A l’époque où j’étais au lycée, je restais stupéfaite devant ce chapitre de mes livres d’histoire relatant la propagande du IIIème Reich. Je me suis longuement demandée quel phénomène avait pu pousser autant de personnes à se livrer à de telles exactions, à être aussi naïves par rapport à des messages de haine aussi grossiers et déconnectés du réel. En grandissant je me suis posée les mêmes questions au sujet du communisme et de l’aveuglement de l’intelligentsia par rapport à l’économie du goulag, et la réalité de l’existence sous les dictatures communistes.
Même si l’égalité des droits était et est encore loin d’être acquis, je n’aurais jamais imaginé à l’époque que le sexisme pourrait s’exprimer plusieurs décennies plus tard de manière aussi violente et décomplexée que ne le fait aujourd’hui le transactivisme, au nom même d’une idéologie prétendant incarner le progrès dans sa version la plus pure !

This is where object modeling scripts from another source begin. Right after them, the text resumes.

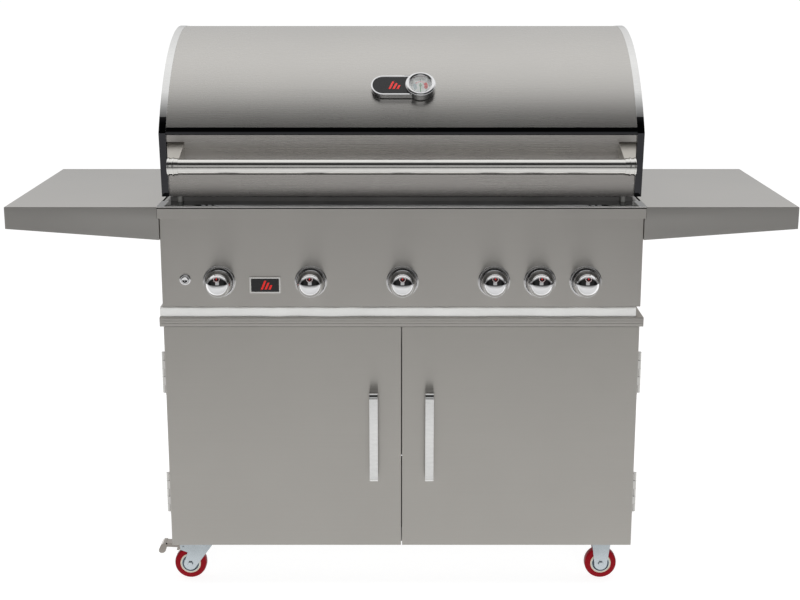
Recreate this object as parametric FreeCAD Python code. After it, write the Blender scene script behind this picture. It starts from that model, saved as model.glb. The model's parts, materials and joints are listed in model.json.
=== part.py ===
"""Freestanding gas barbecue grill: a stainless steel grill head with a roll-top hood on a two-door cart.

Row frame in millimetres: +X to the user's right, +Y away from the user, +Z up. The origin is on the
ground, under the centre of the object's bounding box. The cook stands at -Y and faces +Y.
"""
import FreeCAD, Part

import math
import os

from FreeCAD import Vector

os.makedirs("parts", exist_ok=True)

# ---------------------------------------------------------------- driving dimensions
FRONT = -259.0          # Y of the sill's front face; every depth below is measured back from it
BODY_W = 1067.0         # control panel, hood and pair of doors
SILL_W = 1075.0         # sill above the control panel
RAIL_W = 1082.0         # top frame of the cart
SHELF_SPAN = 1745.0     # over both side shelves
SHELF_DEPTH = 572.0
SHELF_TOP = 900.0
SHELF_EDGE_OUTER = 49.0  # apron height at the free end
SHELF_EDGE_INNER = 74.0  # apron height at the grill head
SHEET = 2.0             # general sheet thickness
REAR = 565.0            # depth of the head's and the cart's back

SILL_TOP = 901.5
LIP_BOTTOM = 874.0
PANEL_BOTTOM = 674.0
RAIL_GROOVE = (0.7, 1.0)      # depth and height of the two lines pressed along the rail's face
RAIL_GROOVE_Z = (636.0, 642.0)
PANEL_FACE = 5.0        # depth of the control panel's and the doors' front faces
RAIL_TOP = 650.0
RAIL_BOTTOM = 629.0
DOOR_TOP = 627.0
CART_BOTTOM = 103.0
FIREBOX_FRONT = 62.0
UPSTAND = (72.0, 74.5)  # depths of the strip that closes the slot under the closed hood

HOOD_BOTTOM = 914.0
HOOD_FRONT_LOW = 54.0   # depth of the hood's front at its bottom edge
HOOD_CREASE = 1057.0    # height of the fold between the flat front and the rolled top
HOOD_FOLD = HOOD_CREASE - 4.0  # height where the flat front starts, stepped back under the crease
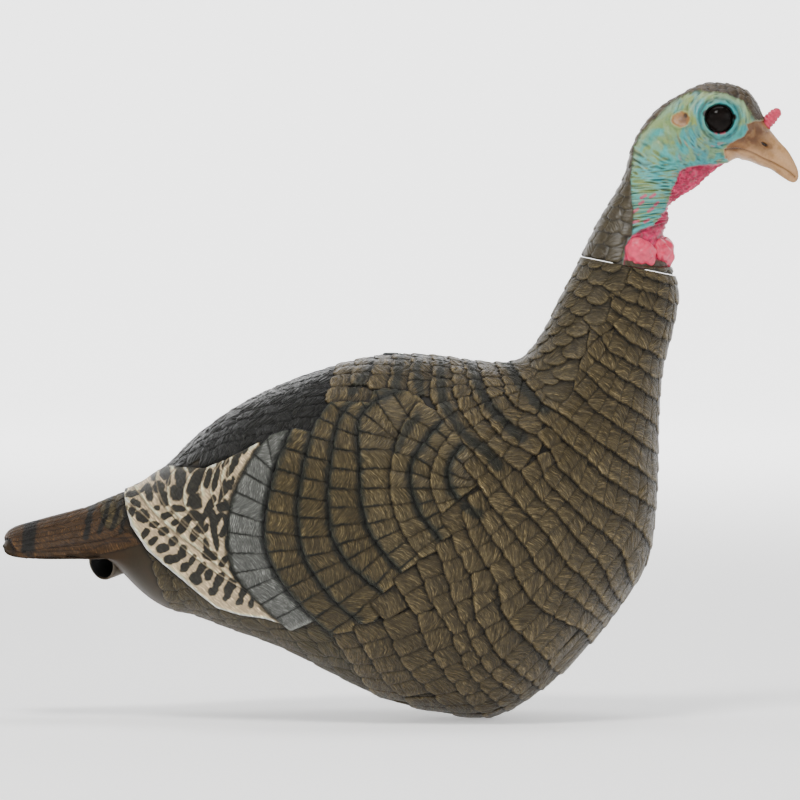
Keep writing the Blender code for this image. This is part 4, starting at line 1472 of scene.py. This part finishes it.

L’idée sous-jacente qui émanait de mes enseignants était que tout cela était derrière nous. Le fait d’avoir du recul sur l’histoire nous protégerait de menaces ultérieures. En réalité chaque guerre se présente à chaque génération sous une forme différente. Chaque époque à sa propre ligne Maginot dont il faut se défaire pour s’adapter efficacement à la réalité et combattre enfin les vrais problèmes.
Le wokisme offre l’occasion rêvée pour certaines personnes TOP (souffrant de Trouble de l’Opposition avec Provocation) de s’exprimer en toute impunité à la faveur de l’anonymat et contribuer à polariser la société à l’extrême. Le problème est qu’encouragés par la lâcheté ambiante, cette pensée idéologique déconnectée de la réalité manifeste de plus en plus ses effets dans le réel.
Des cohortes d’anonymes cachés derrière l’anonymat de leur ordinateur fomentent des cabales pour exiger l’absence de débat, réduire au silence et faire licencier des chercheurs, et des personnalités – essentiellement des femmes influentes – autrement dit toute personne ne partageant pas leur extrémisme.
La soupe woke est devenue éminemment toxique. L’avantage de la situation est de nous permettre de sortir des livres d’histoire ces phénomènes de contamination idéologique de masse pour les observer en temps réel.